My rating: 3 of 5 stars
Three and a half stars, really: four stars for the first part, and three stars for the second part. The first part is well-written, but upsetting and hard to read because of the facts in this case. It involves a lot of human misery. Memorial Medical Center, originally founded as Southern Baptist Hospital in New Orleans and conceived of as a charity hospital, was ordered not to evacuate when Hurricane Katrina threatened in late August 2005. It was assumed that the hospital had plenty of food, water, and medicine and that, with its back-up generators, the hospital would not only be able to keep operating during the hurricane, but could also serve as a storm shelter.
Memorial Medical Center, post-Katrina |
Worst of all was the fact that the disaster plan for the hospital, drilled only a few weeks earlier, proved to be of no use whatsoever. No one appeared to be in charge; the corporation that owned the hospital, states away from the disaster, was ineffectual; the government was giving no clear instructions; hospital administrators who were on-site didn't seem to have a cohesive plan. As a result, when it became clear that the hospital would have to evacuate after all, there was no clear plan of what order patients, employees and family members should leave in. At some point, it was decided that the ambulatory patients would be evacuated before the sickest patients.

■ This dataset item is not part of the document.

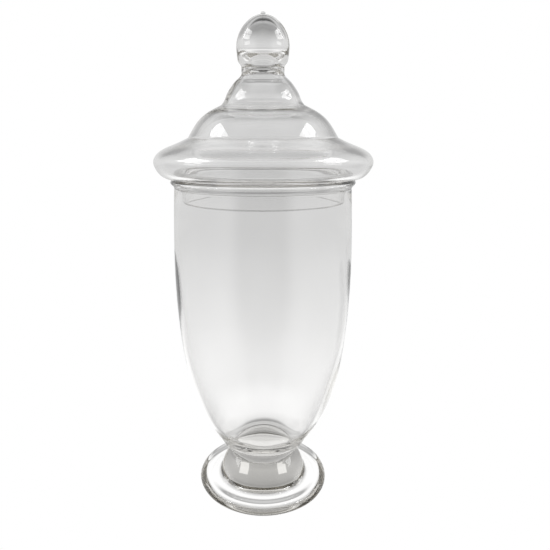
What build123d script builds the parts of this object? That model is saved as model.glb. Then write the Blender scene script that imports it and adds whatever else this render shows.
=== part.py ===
from build123d import *
import os
from math import hypot

# A footed display jar of blown clear glass with a drop-in domed lid. Millimetres, +Z up.
# The origin is on the jar's axis, in the plane that the foot stands on.

# Heights above the table
TOTAL_HEIGHT = 510.0
SHOULDER_HEIGHT = 21.0
WAIST_HEIGHT = 41.5
BOWL_SEAT_HEIGHT = 61.5
FLOOR_HEIGHT = 54.5
BELLY_HEIGHT = 252.0
RIM_HEIGHT = 352.7
EAVES_HEIGHT = 371.0
NECK_HEIGHT = 457.0
BALL_HEIGHT = 479.0

# Radii from the axis
FOOT_RADIUS = 73.5
SHOULDER_RADIUS = 47.0
WAIST_RADIUS = 36.3
BOWL_SEAT_RADIUS = 50.0
SEAT_BORE = 38.0
BELLY_RADIUS = 93.7
MOUTH_RADIUS = 86.5
EAVES_RADIUS = 110.3
NECK_RADIUS = 20.9
BALL_RADIUS = 25.6
TIP_RADIUS = 2.3

# Glass thickness
RIM_WALL = 4.7
BELLY_WALL = 5.0
FLANK_WALL = 6.6
HEEL_WALL = 7.0
LID_WALL = 4.2
BALL_WALL = 5.0

# The foot's rolled edge, the flat ring that it stands on and the recess inside that
ROLL_RADIUS = 6.5
STANDING_RING_WIDTH = 7.0
RECESS_DEPTH = 3.5

# The mouth's flared lip, and how the lid sits on it
LIP_RADIUS = 94.2
SEAT_RADIUS = 90.6
LAND_DEPTH = 30.0
LID_GAP = 0.3
COLLAR_CLEARANCE = 2.0
COLLAR_DEPTH = 22.5

LID_SEAT_HEIGHT = RIM_HEIGHT + LID_GAP
COLLAR_RADIUS = MOUTH_RADIUS - COLLAR_CLEARANCE
COLLAR_BORE = COLLAR_RADIUS - LID_WALL
NECK_BORE = 12.0
TIP_HEIGHT = 2.4
TIP_BASE_HEIGHT = TOTAL_HEIGHT - TIP_HEIGHT


def turned(*outline):
    """Turn a closed half section, drawn as (radius, height), into a solid about the axis."""
    return revolve(Plane.XZ * make_face(list(outline)), Axis.Z)


def inset(points, walls):
    """Move the points of an outline that runs down the outside into the glass, by each wall."""
    moved = []
    earlier = points[:1] + points[:-1]
    later = points[1:] + points[-1:]
    for before, point, after, wall in zip(earlier, points, later, walls):
        step = (after[0] - before[0], after[1] - before[1])
        scale = wall / hypot(*step)
        moved.append((point[0] + step[1] * scale, point[1] - step[0] * scale))
    return moved


def jar_bowl():
    """The tall blown bowl: a flared lip, a nearly straight belly and a wall that thickens downwards."""
    lip = [
        (90.6, RIM_HEIGHT - 8.0),
        (92.0, RIM_HEIGHT - 5.3),
        (LIP_RADIUS, RIM_HEIGHT - 2.8),
        (LIP_RADIUS - 0.7, RIM_HEIGHT - 0.9),
        (LIP_RADIUS - 2.6, RIM_HEIGHT),
    ]
    flank = [
        lip[0],
        (92.8, 300.0),
        (BELLY_RADIUS, BELLY_HEIGHT),
        (91.8, 202.0),
        (86.4, 155.0),
        (72.0, 101.5),
        (BOWL_SEAT_RADIUS, BOWL_SEAT_HEIGHT),
    ]
    walls = [RIM_WALL, RIM_WALL, BELLY_WALL, 6.0, FLANK_WALL, HEEL_WALL]
    inside = [
        (MOUTH_RADIUS, RIM_HEIGHT - 2.0),
        (MOUTH_RADIUS, RIM_HEIGHT - LAND_DEPTH),
        *inset(flank, walls)[1:6],
        (SEAT_BORE, BOWL_SEAT_HEIGHT),
    ]
    rounding = ThreePointArc(
        (MOUTH_RADIUS + 2.0, RIM_HEIGHT),
        (MOUTH_RADIUS + 0.6, RIM_HEIGHT - 0.6),
        inside[0],
    )
    return turned(
        Spline(*lip, tangents=[(0.3, 1.0), (-1.0, 0.0)]),
        Line(lip[-1], (MOUTH_RADIUS + 2.0, RIM_HEIGHT)),
        rounding,
        Spline(*inside, tangents=[(0.0, -1.0), (-0.62, -0.78)]),
        Line(inside[-1], flank[-1]),
        Spline(*flank),
    )


def jar_stem():
    """The drawn-in bottom of the bowl, closed by its floor and fused to the foot."""
    flank = Spline(
        (WAIST_RADIUS, WAIST_HEIGHT),
        (43.8, 51.5),
        (BOWL_SEAT_RADIUS, BOWL_SEAT_HEIGHT),
    )
    floor = Spline(
        (SEAT_BORE, BOWL_SEAT_HEIGHT),
        (31.5, 57.0),
        (22.0, FLOOR_HEIGHT + 0.3),
        (0.0, FLOOR_HEIGHT),
        tangents=[(-0.62, -0.78), (-1.0, 0.0)],
    )
    seat = Line((BOWL_SEAT_RADIUS, BOWL_SEAT_HEIGHT), (SEAT_BORE, BOWL_SEAT_HEIGHT))
    ends = Polyline((0.0, FLOOR_HEIGHT), (0.0, WAIST_HEIGHT), (WAIST_RADIUS, WAIST_HEIGHT))
    return turned(flank, seat, floor, ends)


def jar_foot():
    """The solid pressed foot: a stepped crown, a brim and a thick rolled edge that it stands on."""
    roll_centre = FOOT_RADIUS - ROLL_RADIUS
    ring_outer = roll_centre + 0.3 * STANDING_RING_WIDTH
    ring_inner = ring_outer - STANDING_RING_WIDTH
    crown = Spline(
        (WAIST_RADIUS, WAIST_HEIGHT),
        (SHOULDER_RADIUS - 3.5, SHOULDER_HEIGHT + 9.0),
        (SHOULDER_RADIUS, SHOULDER_HEIGHT),
    )
    cove = Spline(
        (SHOULDER_RADIUS, SHOULDER_HEIGHT),
        (49.0, 16.0),
        (53.0, 13.0),
        (60.5, 12.1),
        (roll_centre, 2.0 * ROLL_RADIUS),
        tangents=[(0.1, -1.0), (1.0, 0.0)],
    )
    roll = ThreePointArc(
        (roll_centre, 2.0 * ROLL_RADIUS),
        (FOOT_RADIUS, ROLL_RADIUS),
        (ring_outer, 0.0),
    )
    standing_ring = Line((ring_outer, 0.0), (ring_inner, 0.0))
    recess = Spline(
        (ring_inner, 0.0),
        (56.0, 0.9),
        (30.0, RECESS_DEPTH - 0.3),
        (0.0, RECESS_DEPTH),
        tangents=[(-1.0, 0.1), (-1.0, 0.0)],
    )
    ends = Polyline((0.0, RECESS_DEPTH), (0.0, WAIST_HEIGHT), (WAIST_RADIUS, WAIST_HEIGHT))
    return turned(crown, cove, roll, standing_ring, recess, ends)


def lid_canopy():
    """The two-tiered dome of the lid, with a hollow rolled brim that rests on the mouth."""
    upper_tier = [
        (NECK_RADIUS, NECK_HEIGHT),
        (21.1, 453.2),
        (24.0, 449.8),
        (28.0, 446.0),
        (32.1, 440.7),
        (35.9, 434.3),
        (37.9, 429.4),
        (41.4, 424.8),
    ]
    lower_tier = [
        upper_tier[-1],
        (51.4, 419.9),
        (63.3, 411.2),
        (70.3, 402.0),
        (75.2, 393.8),
    ]
    brim = [
        lower_tier[-1],
        (88.3, 387.8),
        (101.3, 382.2),
        (108.3, 376.2),
        (EAVES_RADIUS, EAVES_HEIGHT),
        (108.5, 364.2),
        (102.6, 357.0),
        (96.5, 354.3),
        (SEAT_RADIUS, LID_SEAT_HEIGHT),
    ]
    shell = upper_tier + lower_tier[1:] + brim[1:]
    inner = inset(shell, [LID_WALL] * len(shell))
    fold = len(upper_tier) + len(lower_tier) - 2
    inner_brim = inner[fold:-1] + [(SEAT_RADIUS, LID_SEAT_HEIGHT + LID_WALL)]
    seat = Polyline(
        (SEAT_RADIUS, LID_SEAT_HEIGHT),
        (COLLAR_BORE, LID_SEAT_HEIGHT),
        (COLLAR_BORE, LID_SEAT_HEIGHT + LID_WALL),
        (SEAT_RADIUS, LID_SEAT_HEIGHT + LID_WALL),
    )
    outside = [Spline(*upper_tier), Spline(*lower_tier), Spline(*brim)]
    inner_tiers = [(NECK_BORE, NECK_HEIGHT), *inner[1 : fold + 1]]
    inside = [Spline(*inner_tiers), Spline(*inner_brim)]
    top = Line((NECK_BORE, NECK_HEIGHT), (NECK_RADIUS, NECK_HEIGHT))
    return turned(*outside, seat, *inside, top)


def lid_collar():
    """The drop-in ring below the lid, which centres it in the mouth."""
    bottom = LID_SEAT_HEIGHT - COLLAR_DEPTH
    edge_radius = LID_WALL / 2.0
    edge_centre = COLLAR_RADIUS - edge_radius
    sides = Polyline(
        (COLLAR_RADIUS, bottom + edge_radius),
        (COLLAR_RADIUS, LID_SEAT_HEIGHT),
        (COLLAR_BORE, LID_SEAT_HEIGHT),
        (COLLAR_BORE, bottom + edge_radius),
    )
    edge = ThreePointArc(
        (COLLAR_BORE, bottom + edge_radius),
        (edge_centre, bottom),
        (COLLAR_RADIUS, bottom + edge_radius),
    )
    return turned(sides, edge)


def lid_finial():
    """The hollow ball that the lid is lifted by, open through its neck to the dome."""
    neck = Line((NECK_RADIUS, NECK_HEIGHT), (NECK_RADIUS, 459.4))
    step = ThreePointArc((NECK_RADIUS, 459.4), (21.6, 462.0), (23.4, 464.2))
    ball = Spline(
        (23.4, 464.2),
        (24.9, 470.0),
        (BALL_RADIUS, BALL_HEIGHT),
        (20.9, 494.7),
        (TIP_RADIUS, TIP_BASE_HEIGHT),
        tangents=[(0.35, 1.0), (-1.0, 0.1)],
    )
    pontil = Line((TIP_RADIUS, TIP_BASE_HEIGHT), (0.0, TIP_BASE_HEIGHT))
    axis_edge = Line((0.0, TIP_BASE_HEIGHT), (0.0, TIP_BASE_HEIGHT - BALL_WALL))
    inside = Spline(
        (0.0, TIP_BASE_HEIGHT - BALL_WALL),
        (17.0, 492.0),
        (BALL_RADIUS - BALL_WALL, BALL_HEIGHT),
        (18.6, 472.6),
        (14.5, 468.6),
        (NECK_BORE, 464.0),
        (NECK_BORE, NECK_HEIGHT),
        tangents=[(1.0, 0.0), (0.0, -1.0)],
    )
    joint = Line((NECK_BORE, NECK_HEIGHT), (NECK_RADIUS, NECK_HEIGHT))
    return turned(neck, step, ball, pontil, axis_edge, inside, joint)


def finial_tip():
    """The small nub on top of the ball, left where the glass was cracked off."""
    shank = Polyline(
        (0.0, TOTAL_HEIGHT),
        (0.0, TIP_BASE_HEIGHT),
        (TIP_RADIUS, TIP_BASE_HEIGHT),
        (TIP_RADIUS, TOTAL_HEIGHT - 1.2),
    )
    crown = Spline(
        (TIP_RADIUS, TOTAL_HEIGHT - 1.2),
        (0.0, TOTAL_HEIGHT),
        tangents=[(0.0, 1.0), (-1.0, 0.0)],
    )
    return turned(shank, crown)


NODES = {
    "jar_bowl": jar_bowl,
    "jar_stem": jar_stem,
    "jar_foot": jar_foot,
    "lid_canopy": lid_canopy,
    "lid_collar": lid_collar,
    "lid_finial": lid_finial,
    "finial_tip": finial_tip,
}

os.makedirs("parts", exist_ok=True)
for name, make in NODES.items():
    export_step(make(), f"parts/{name}.step")
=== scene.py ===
from math import cos, hypot, pi, radians, sin

import bmesh
import bpy
import numpy as np
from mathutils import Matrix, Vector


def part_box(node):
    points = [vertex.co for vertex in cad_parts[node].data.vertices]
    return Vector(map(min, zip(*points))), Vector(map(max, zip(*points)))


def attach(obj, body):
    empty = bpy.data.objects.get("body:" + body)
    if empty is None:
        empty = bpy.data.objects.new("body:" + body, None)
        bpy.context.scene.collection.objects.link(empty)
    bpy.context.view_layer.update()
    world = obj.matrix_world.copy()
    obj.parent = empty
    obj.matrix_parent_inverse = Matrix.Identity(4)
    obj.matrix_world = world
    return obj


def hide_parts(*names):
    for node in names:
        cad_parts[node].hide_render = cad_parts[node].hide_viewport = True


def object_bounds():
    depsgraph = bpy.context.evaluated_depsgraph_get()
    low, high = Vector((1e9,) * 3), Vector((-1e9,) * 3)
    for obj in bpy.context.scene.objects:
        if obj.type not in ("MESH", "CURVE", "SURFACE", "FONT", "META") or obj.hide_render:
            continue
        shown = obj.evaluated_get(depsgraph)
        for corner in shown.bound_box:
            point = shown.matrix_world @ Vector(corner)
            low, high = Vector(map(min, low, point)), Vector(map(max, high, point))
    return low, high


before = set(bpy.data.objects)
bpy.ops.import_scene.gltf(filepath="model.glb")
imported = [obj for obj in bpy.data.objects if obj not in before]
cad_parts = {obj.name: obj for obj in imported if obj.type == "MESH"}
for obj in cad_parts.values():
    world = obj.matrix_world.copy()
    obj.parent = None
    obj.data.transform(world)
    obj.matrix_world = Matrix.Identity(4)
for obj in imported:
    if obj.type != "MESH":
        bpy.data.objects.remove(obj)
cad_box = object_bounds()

# A footed display jar of clear glass with a drop-in domed lid. Outlines are (radius, height)
# in millimetres, drawn from the same driving sizes as the CAD, and turned in metres.

MM = 0.001
TURNS = 160  # faces round the axis
STEP = 1.6  # the longest edge of an outline's curves, or nearly
WAVER_SPAN = 40.0  # distance over which waver grows, from the axis and from the lid's seat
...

The evacuation took the five days of the title. By the fifth day, the generators had failed. Machines stopped working, the toilets had long stopped flushing (leading to horrendously unsanitary conditions), and the heat was unbearable. Because the sickest patients had not been evacuated first, nine mostly elderly, ill people lay in hospital beds on the seventh floor, many of them with high fevers. Their overworked, stressed-out caretakers feared they would have permanent brain damage because they were having breathing problems and because of their extremely high body temperatures. Someone decided they people could not be rescued, and ten people were given a combination of drugs, including morphine, that led to their deaths.
The tenth person, Emmett Everett, was only 61 years old. Although he was quadriplegic and had a very large body size, he was very much conscious and in no immediate danger of dying from the conditions inside the hospital. Although it would have been difficult to move Mr. Everett out the window, through the tunnel that led to the garage, and up onto the roof where he could be rescued by helicopter, it was possible, but for some reason no one tried. His story is among the most haunting of this book.
View from the parking garage roof of Memorial - then Southern Baptist - in 1991 |
I'll give an example: the very last section of the last chapter starts with the words, "'Does anyone feel that they're making a mistake?' a man on the special grand jury had asked his fellow jurors before they took their final vote." Since the previous section was about things that happened after a press conference Dr. Anna Pou held after charges against her were dismissed, mention of the grand jury is clearly out of chronological order. Unless there was a second grand jury? If that's the case, this is a lousy way to end the book, just leaving the reader hanging.
I hope a lot of hospital administrators will read this book and take this away from it: have a good evacuation plan and an emergency plan in place in case the evacuation takes much longer than expected. Make sure your generators can run for a week or more, and prepare your employees to keep giving care even in less-than-ideal conditions in case rescue is delayed.
Clearly, people died in Memorial Medical Center who didn't need to die. Some of them were very sick, but still, the were deprived of dying with dignity and their relatives and personal wishes were left out of the decision. Hurricane Katrina was a catastrophe, no doubt, but in this hospital, some of the misery was entirely preventable. People have to be willing to learn from a terrible situation - like in the 1940s when the terrible Cocoanut Grove fire led to better fire codes, better treatment for burn victims, and more widespread use of antibiotics. Hopefully, this book will help make hospitals safer in natural disasters.
In this clip, you can hear Sheri Fink talk a little bit about it in her own words.
Disclosure: I received this book for free through the Amazon Vine program. This represents my honest opinion. I did not receive any compensation other than the free Advance Readers Edition of the book, in paperback.